Harsh custodial conditions

In considering Al Maouie’s plea of guilt, his Honour said, “It was a late plea”. He added, “Even allowing for the need to incorporate the utilitarian value of the applicant’s plea in the assessment of the appropriate discount, I consider that a discount of 10 percent adequately does so in his case.”

The appeals court then considered new evidence in the form of affidavits from Al Maouie’s mother and his solicitor in relation to the conditions the young man had been subjected to whilst in prison from 2015 up until 2021, when he was transferred to the South Coast Correctional Centre.

Up until the transfer, the inmate had been held in the high-risk management unit, where he’d spent about 20 percent of his time in lockdown in his two metres by three metres wide cell.

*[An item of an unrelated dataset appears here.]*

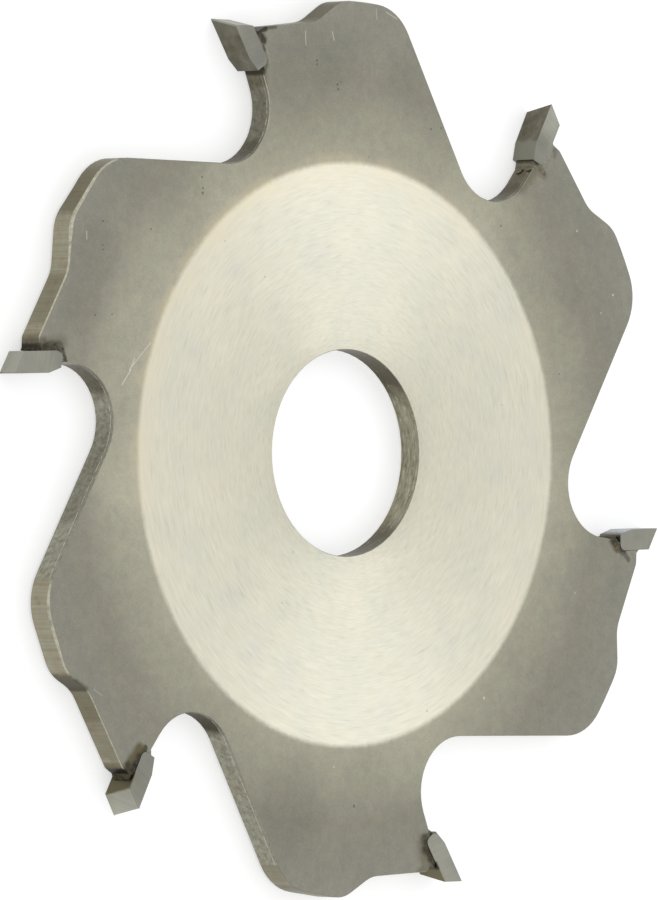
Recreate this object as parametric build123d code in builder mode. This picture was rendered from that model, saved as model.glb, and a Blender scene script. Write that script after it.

This was extremely difficult, and he was only allowed to have his first close contact visitor last year.

Justice Harrison found that the custodial conditions that Al Maouie was subjected to were “more onerous than those experienced by the general prison population”, so it was “appropriate to take it into account on resentence”.

Release issues for terrorists

On 7 March this year, his Honour ordered Al Maouie’s original sentence to be quashed, and the court resentenced him to 8 years imprisonment with non-parole set at 6 years, which meant it expired towards the end of last December.

But, under section 19ALB of the Crimes Act, a terrorism offender is only to be released on parole under “exceptional circumstances”. And the court did discuss three occasions in which Al Maouie had breached prison rules, with one incident resulting in a 3 month extension of his non-parole.

NSWCCA Justice’s Anthony Payne and Stephen Rothman agreed with their colleague’s orders. Although Justice Rothman stated that he didn’t concede Al Maouie’s words were incomprehensible and nor should they be considered outside of the context of the overall documents.

And in accordance with section 105A.23 of the Criminal Code, the NSWCCA gave the required warning to Al Maouie that because his offending was of a terrorist nature he could be subjected to a continuing detention order, meaning more time in gaol after his sentence is over.